Keep those emails
and letters to your councilors going. Your
correspondence and some of the replies you are receiving from Councilors will
help to uncover misunderstandings. Once
exposed, a genuine cause of concern can usually be addressed as long as there
is good will and understanding on all sides.
A case in point is
the central question of how the pool might be paid for in the long term. We’ve explained elsewhere that DACCI Plan A
should cost the average ratepayer roughly $1.50 per week or $78 per year to
implement - which happens to correspond to 7% of last year’s average rate. For someone paying the average ($1,119) it
doesn’t matter whether the bill is linked to a predetermined percentage or a
pre-determined dollar amount.
But if you insist
on using percentages you very quickly get into trouble. For although about 80% of ratepayers pay the
average rate or less, the other 20% pay more.

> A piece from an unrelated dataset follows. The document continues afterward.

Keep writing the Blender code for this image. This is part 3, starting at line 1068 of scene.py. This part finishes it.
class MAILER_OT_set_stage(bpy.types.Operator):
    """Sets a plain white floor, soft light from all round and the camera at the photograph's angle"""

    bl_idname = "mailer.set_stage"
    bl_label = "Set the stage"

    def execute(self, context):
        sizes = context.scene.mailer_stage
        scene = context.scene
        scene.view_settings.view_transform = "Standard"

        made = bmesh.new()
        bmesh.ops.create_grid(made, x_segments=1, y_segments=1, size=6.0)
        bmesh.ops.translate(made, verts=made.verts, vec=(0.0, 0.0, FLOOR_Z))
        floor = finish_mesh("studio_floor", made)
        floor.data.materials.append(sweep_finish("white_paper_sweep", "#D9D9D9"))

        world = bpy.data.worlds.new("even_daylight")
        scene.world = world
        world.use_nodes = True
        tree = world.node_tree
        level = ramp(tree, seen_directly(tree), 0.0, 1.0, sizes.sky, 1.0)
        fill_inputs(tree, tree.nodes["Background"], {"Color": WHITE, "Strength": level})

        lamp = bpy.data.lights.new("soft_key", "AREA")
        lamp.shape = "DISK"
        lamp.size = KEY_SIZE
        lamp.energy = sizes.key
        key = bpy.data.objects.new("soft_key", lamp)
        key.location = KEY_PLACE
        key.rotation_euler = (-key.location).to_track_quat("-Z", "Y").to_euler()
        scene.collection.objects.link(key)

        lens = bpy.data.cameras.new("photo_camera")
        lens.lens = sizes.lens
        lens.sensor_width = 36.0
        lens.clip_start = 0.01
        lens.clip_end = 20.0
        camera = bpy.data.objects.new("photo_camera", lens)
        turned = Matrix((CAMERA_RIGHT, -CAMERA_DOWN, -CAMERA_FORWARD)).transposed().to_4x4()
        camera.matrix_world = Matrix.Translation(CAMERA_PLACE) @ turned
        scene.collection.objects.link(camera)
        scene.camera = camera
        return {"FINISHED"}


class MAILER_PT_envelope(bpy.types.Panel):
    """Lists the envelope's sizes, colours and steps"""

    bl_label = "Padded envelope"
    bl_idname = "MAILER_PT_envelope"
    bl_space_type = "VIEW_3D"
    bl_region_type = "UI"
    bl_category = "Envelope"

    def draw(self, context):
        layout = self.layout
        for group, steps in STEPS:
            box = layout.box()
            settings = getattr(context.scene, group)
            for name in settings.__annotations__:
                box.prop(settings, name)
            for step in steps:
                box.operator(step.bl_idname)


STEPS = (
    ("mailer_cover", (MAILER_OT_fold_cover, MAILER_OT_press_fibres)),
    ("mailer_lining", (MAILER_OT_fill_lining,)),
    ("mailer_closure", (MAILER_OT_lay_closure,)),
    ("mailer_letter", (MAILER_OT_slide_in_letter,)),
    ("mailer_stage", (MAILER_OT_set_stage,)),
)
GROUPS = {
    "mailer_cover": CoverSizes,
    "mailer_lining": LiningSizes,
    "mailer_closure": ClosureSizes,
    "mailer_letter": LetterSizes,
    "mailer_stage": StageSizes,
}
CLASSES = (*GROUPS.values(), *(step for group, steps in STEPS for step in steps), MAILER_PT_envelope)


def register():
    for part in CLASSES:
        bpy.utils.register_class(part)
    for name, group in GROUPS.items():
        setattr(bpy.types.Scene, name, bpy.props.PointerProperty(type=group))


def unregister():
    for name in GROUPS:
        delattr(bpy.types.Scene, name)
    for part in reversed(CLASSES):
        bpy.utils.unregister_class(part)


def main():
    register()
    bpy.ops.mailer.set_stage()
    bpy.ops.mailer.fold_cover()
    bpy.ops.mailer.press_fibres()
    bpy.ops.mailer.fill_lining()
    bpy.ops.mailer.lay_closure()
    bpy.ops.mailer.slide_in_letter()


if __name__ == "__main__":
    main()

Herein lies the problem. Because
the curve describing “who pays how much” is highly skewed, farmers and others
who already pay large rates may be lumbered with a pool contribution that’s
unfair. That is very definitely not part of DACCI’s plan.
We see the aquatic
facility as a service to the community.
It would provide primary health care through community participation in
fitness programs across all ages; safe swimming for our children; therapy for
the injured and infirm; and social cohesion through sport. It is a service that should cost the remote
farming family with large acreage no more than it costs a resident of quarter-acre
block in town.
Clearly,
contributions need to be capped in some way.
The simplest tool to use would be a levy that added a fixed amount to
each rates notice just like the Emergency Services Levy [ESL]. In fact, a swimming pool shares many of the
features of the ESL. Both are special in
the sense that funds collected are dedicated to a specific purpose: they can’t
be used for anything else. Moreover,
when rates need to increase for reasons beyond Council’s control (as they
probably will this year), both a pool levy and the ESL remain quarantined. Both provide services that are equally
important to the social fabric and well-being of the community. Tell me that you don't need firefighters, the
SES and volunteer sea rescue crews and
I’ll agree that you don't need a pool.
Could a levy or specific
service charge be the solution? Well
that depends on an interpretation of the Local Government Act 1995. Section 6.38 implies that this could be done - but we need a legal opinion on that or some
imaginative footwork from the financial whizzes at the Shire.
Don’t have a bar
of any fear campaigns. Stay clear-headed
and critical and come down to Council Meetings to show your representatives
that you want them to get on with the job with a solutions-focused agenda.